CIOs should ensure the training strategy is integrated with cutover planning, support desk preparation, and release governance. CFOs should verify that finance-impacting transactions such as receipts, invoicing, credits, and inventory adjustments are trained with sufficient control rigor. Operations leaders should insist on warehouse and branch simulations that reflect actual throughput and staffing conditions.
Post-go live reinforcement is where long-term value is secured
Go live is not the endpoint of training. In the first 30 to 90 days, organizations typically discover where process understanding is weak, where local workarounds are reappearing, and where system features are underused. A mature training plan includes floor support, office hours, issue pattern analysis, refresher sessions, and updated job aids based on real production behavior.
This period is also the right time to expand adoption of analytics and automation.
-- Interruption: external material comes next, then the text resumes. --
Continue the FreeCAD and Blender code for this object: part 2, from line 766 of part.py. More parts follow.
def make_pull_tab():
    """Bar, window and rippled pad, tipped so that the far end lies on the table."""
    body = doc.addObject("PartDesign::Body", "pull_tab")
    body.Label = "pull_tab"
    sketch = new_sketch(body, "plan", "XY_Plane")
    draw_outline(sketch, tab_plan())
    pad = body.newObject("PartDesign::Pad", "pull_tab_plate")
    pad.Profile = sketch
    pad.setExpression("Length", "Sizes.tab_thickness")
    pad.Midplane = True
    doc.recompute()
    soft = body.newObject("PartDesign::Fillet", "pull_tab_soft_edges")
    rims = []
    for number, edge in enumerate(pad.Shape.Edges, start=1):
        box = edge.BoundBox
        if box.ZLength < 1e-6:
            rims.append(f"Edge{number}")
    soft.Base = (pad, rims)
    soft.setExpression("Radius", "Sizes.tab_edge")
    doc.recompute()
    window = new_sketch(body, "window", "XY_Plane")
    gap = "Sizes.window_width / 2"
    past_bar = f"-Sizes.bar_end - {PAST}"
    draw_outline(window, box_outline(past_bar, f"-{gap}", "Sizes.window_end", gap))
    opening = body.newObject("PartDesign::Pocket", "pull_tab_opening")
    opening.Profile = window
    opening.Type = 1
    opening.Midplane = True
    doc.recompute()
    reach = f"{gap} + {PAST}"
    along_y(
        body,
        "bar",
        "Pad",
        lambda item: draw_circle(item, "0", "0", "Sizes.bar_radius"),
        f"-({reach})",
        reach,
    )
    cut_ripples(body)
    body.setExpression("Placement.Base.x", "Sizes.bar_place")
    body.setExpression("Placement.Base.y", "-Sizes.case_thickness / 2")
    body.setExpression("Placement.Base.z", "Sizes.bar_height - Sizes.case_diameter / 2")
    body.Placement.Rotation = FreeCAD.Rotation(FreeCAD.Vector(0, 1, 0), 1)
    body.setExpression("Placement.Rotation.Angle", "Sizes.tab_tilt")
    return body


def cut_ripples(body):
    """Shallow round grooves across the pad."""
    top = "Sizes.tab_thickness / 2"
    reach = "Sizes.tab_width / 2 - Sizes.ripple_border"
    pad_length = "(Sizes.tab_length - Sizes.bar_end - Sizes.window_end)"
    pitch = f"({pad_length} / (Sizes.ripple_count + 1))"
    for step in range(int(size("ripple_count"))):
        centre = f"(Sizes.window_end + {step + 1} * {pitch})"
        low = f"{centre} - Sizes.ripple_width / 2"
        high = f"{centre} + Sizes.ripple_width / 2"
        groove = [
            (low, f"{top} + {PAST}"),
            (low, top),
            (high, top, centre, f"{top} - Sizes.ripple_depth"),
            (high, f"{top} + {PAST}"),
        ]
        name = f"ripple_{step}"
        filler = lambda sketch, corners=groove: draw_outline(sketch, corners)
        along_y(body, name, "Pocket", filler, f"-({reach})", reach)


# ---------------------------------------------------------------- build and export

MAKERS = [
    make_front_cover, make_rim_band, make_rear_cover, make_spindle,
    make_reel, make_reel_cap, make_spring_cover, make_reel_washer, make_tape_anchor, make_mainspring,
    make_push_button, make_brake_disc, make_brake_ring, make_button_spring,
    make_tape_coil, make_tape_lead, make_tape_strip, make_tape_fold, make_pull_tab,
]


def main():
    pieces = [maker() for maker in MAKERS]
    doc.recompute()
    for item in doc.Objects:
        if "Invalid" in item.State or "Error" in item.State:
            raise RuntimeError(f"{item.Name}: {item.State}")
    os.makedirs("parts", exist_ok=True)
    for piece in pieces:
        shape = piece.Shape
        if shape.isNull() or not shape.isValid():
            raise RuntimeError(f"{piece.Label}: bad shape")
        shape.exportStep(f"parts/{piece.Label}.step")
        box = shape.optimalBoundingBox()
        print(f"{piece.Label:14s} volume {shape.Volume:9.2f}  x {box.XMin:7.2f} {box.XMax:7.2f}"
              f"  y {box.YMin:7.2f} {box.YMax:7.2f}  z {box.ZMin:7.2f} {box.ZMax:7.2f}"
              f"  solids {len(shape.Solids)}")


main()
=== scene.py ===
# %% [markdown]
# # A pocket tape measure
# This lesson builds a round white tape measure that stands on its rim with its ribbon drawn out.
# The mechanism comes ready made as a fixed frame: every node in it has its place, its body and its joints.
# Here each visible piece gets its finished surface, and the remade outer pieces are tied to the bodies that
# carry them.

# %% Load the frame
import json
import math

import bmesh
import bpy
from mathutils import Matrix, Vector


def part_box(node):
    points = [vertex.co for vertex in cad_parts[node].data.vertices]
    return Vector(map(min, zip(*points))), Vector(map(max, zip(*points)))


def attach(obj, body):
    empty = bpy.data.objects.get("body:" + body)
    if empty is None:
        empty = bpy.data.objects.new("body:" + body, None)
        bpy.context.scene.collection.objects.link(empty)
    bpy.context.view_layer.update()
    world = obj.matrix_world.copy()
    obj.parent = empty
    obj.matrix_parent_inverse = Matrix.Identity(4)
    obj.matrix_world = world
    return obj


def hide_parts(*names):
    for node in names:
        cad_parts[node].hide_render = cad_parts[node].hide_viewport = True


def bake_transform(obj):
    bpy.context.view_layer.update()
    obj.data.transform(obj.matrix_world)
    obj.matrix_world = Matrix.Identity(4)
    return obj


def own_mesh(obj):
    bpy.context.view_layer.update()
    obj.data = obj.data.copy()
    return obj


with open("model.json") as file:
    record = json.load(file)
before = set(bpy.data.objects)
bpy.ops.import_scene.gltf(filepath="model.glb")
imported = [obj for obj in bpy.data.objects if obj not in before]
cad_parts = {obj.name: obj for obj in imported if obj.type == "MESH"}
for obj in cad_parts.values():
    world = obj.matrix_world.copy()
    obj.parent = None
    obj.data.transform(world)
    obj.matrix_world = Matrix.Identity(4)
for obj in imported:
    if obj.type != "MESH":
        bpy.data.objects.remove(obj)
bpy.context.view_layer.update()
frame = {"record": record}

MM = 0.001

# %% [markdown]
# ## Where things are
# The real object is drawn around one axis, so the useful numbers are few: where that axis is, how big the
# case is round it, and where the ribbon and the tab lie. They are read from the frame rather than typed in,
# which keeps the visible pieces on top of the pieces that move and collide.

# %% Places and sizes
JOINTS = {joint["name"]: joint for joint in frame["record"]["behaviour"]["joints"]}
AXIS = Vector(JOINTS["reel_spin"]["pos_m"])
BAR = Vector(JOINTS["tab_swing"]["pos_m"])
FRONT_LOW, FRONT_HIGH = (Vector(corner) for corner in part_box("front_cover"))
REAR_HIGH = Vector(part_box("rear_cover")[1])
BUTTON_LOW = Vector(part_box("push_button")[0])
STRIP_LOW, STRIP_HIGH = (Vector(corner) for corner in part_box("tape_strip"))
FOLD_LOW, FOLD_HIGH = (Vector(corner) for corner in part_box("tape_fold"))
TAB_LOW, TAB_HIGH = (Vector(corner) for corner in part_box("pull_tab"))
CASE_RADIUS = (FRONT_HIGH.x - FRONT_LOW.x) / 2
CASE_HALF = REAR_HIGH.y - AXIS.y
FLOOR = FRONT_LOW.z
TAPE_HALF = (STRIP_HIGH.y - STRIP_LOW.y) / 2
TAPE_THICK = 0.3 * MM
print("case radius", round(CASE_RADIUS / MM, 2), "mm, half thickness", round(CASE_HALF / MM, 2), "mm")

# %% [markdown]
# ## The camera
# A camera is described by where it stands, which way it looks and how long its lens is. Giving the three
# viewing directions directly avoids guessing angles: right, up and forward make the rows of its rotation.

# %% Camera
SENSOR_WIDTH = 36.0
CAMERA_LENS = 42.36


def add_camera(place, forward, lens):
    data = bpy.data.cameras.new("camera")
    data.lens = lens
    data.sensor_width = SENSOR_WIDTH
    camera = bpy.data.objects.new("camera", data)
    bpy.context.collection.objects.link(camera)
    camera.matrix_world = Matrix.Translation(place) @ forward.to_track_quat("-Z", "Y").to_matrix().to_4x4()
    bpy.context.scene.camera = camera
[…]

Once users are stable on core transactions, managers can be trained to use dashboards for fill rate analysis, backlog monitoring, supplier performance, inventory turns, and exception queue management. Teams can then move from basic system usage to operational optimization.
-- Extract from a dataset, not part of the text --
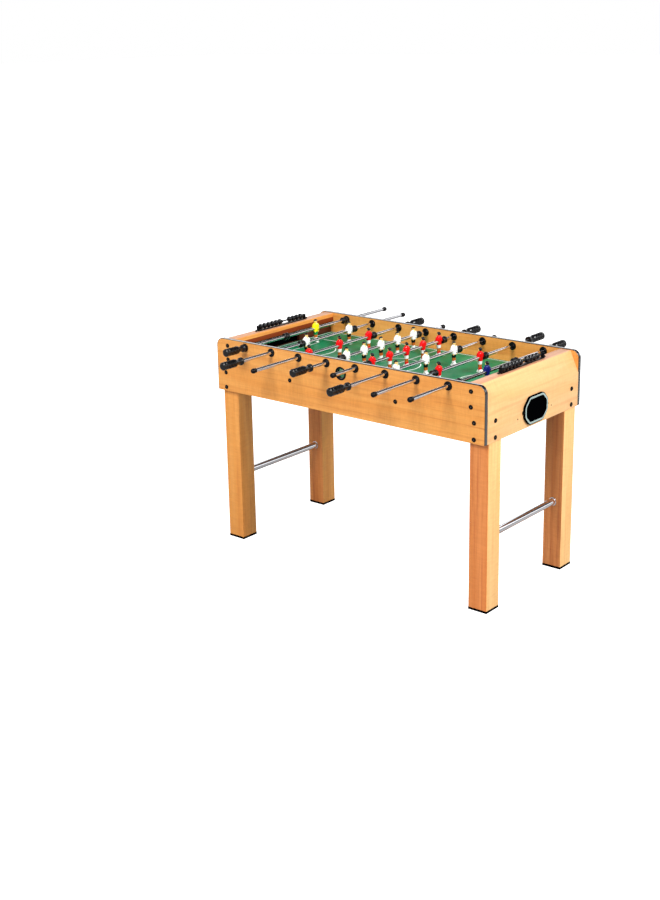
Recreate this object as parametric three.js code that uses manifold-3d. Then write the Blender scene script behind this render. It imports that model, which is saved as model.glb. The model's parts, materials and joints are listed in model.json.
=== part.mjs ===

For growing distributors, this reinforcement model supports scalability. New branches, acquisitions, warehouse expansions, and process standardization efforts become easier when the organization already has a structured ERP enablement framework with reusable content, role definitions, and governance.
Conclusion
A distribution ERP training plan for a successful go live must be operational, role-based, scenario-driven, and tightly linked to business risk. It should prepare users for standard transactions, exceptions, controls, and AI-enabled decision support across warehouse, order management, procurement, inventory, and finance workflows. The strongest programs do not measure success by attendance. They measure whether the business can execute accurately at scale on day one and improve continuously after launch. For distributors moving to cloud ERP, that level of readiness is what turns implementation into measurable business value.